Audience Reviews for Dorian Gray
A decent gothic tale, but could have done with a bit more action, or following the story as he travels the world over the years. Colin Firth steals the show here though, but overall could have been much better considering the run time.
A British aesthete realizes that a painting of him manifests all the physical evidence of anything he does. I'm trying not to be the snobby literature teacher whom everybody hated in high school or that literature survey class you were forced to take Freshman year, but the distortions that Oscar Wilde's masterpiece was subjected to in this film are almost too much to bear. Avoiding that persona, I'm forced to say that Lord Henry doesn't work as a character if he is bland and evil the way Colin Firth plays him here. The timeline of the film is vastly extended compared to the book, and Sybil's influence is reduced. These latter changes aren't particularly damning, but turning Henry into a leering villain is. Rather than Wilde's tale being about an extreme expression of the aesthete, Dorian Gray suggests that murder and illicit sex are logical extensions of the aesthete's philosophy. Because Wilde considered himself an aesthete, I doubt that he would approve. So it's clear that the film differs from the book, but these differences don't necessarily mean it's a bad film. No, the stolid performances and unevenness of the story make it a bad film. Overall, read the book or -- though I haven't seen it -- the older version, The Picture of Dorian Gray, can't be worse.
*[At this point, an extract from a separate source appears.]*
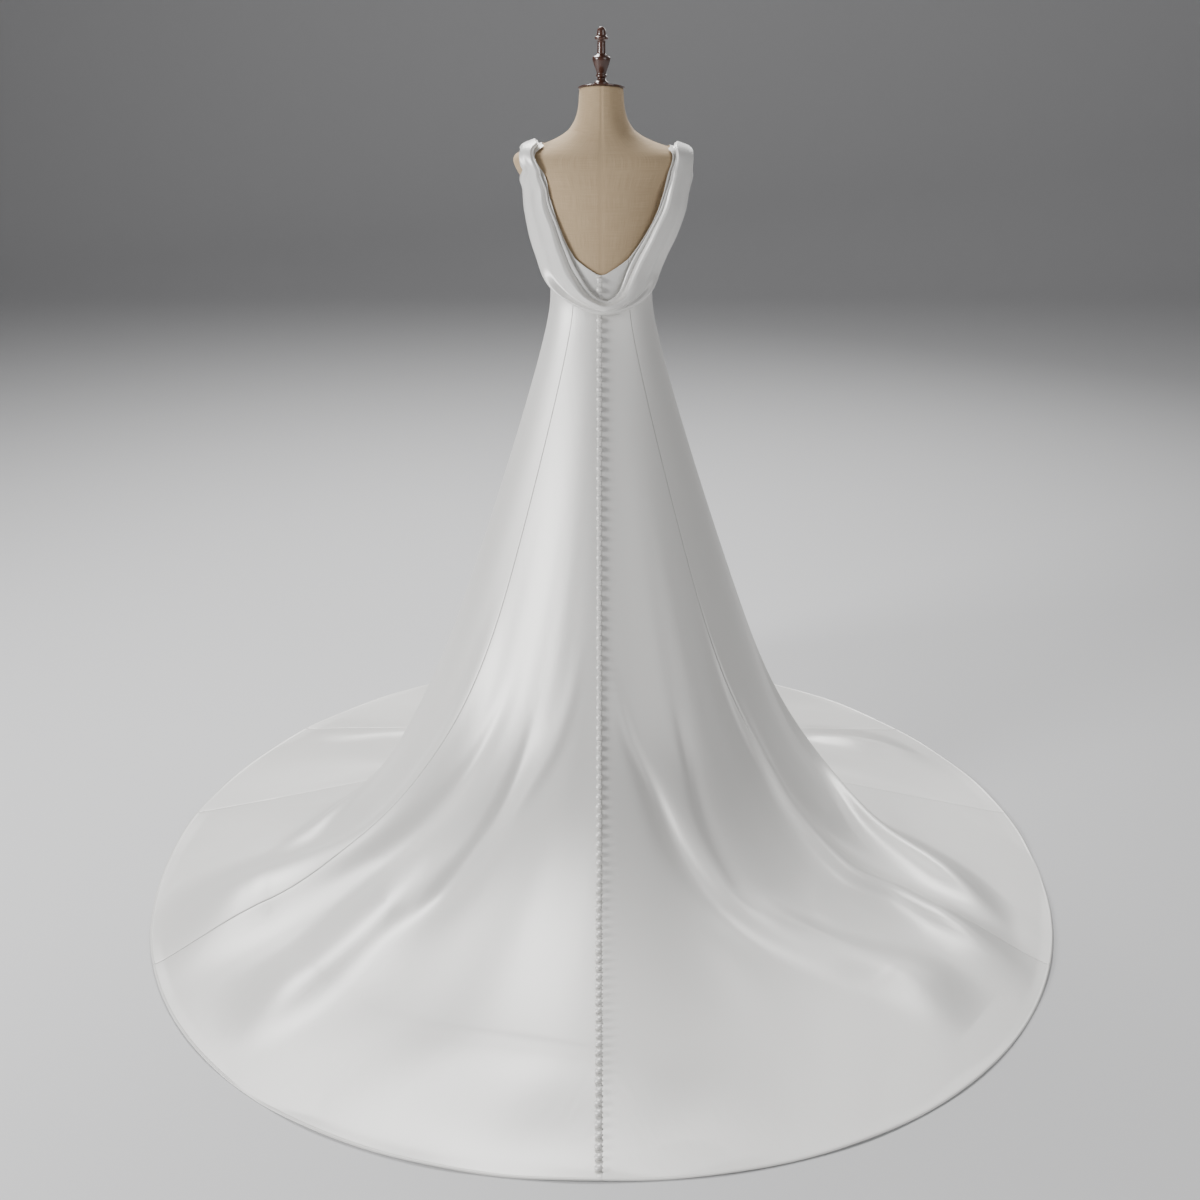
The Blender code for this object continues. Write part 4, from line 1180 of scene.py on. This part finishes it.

This film is visually appealing. Colin Firth is a powerhouse in this film along with actors Ben Chaplin, and Rebecca Hall. The special effects visuals and the dressing of sets and costumes are all fantastic. This all said, the film is as if director Oliver Parker read Oscar Wilde's novel and then watched a 24/7 rerun of Stanley Kubrick's Eyes Wide Shut, and then watched the abysmal end of The League of Extraordinary Gentlemen for the film's climax. The story of Dorian Gray and his mysterious painting is one of the best tales put to paper, and at first, the first act is set up rather well and the character development is rather nice. But by the time things begin to progress, that is where the story kind of fell apart, the script became rushed and the performance levels of the main star (Ben Barnes) and other supporting actors like Rachel Hurd-Wood diminished, seeminlgly abandoned for a film that looked good as opposed to telling a great story; and even this is only short lived because of the choppy editing of the center of the film. Not horrible, kept my attention, was definitely entertaining and engaging, but the parts that it lacked really could have been avoided if more effort and time were paid to them, and we would have really wound up with a masterwork, but alas, we do not.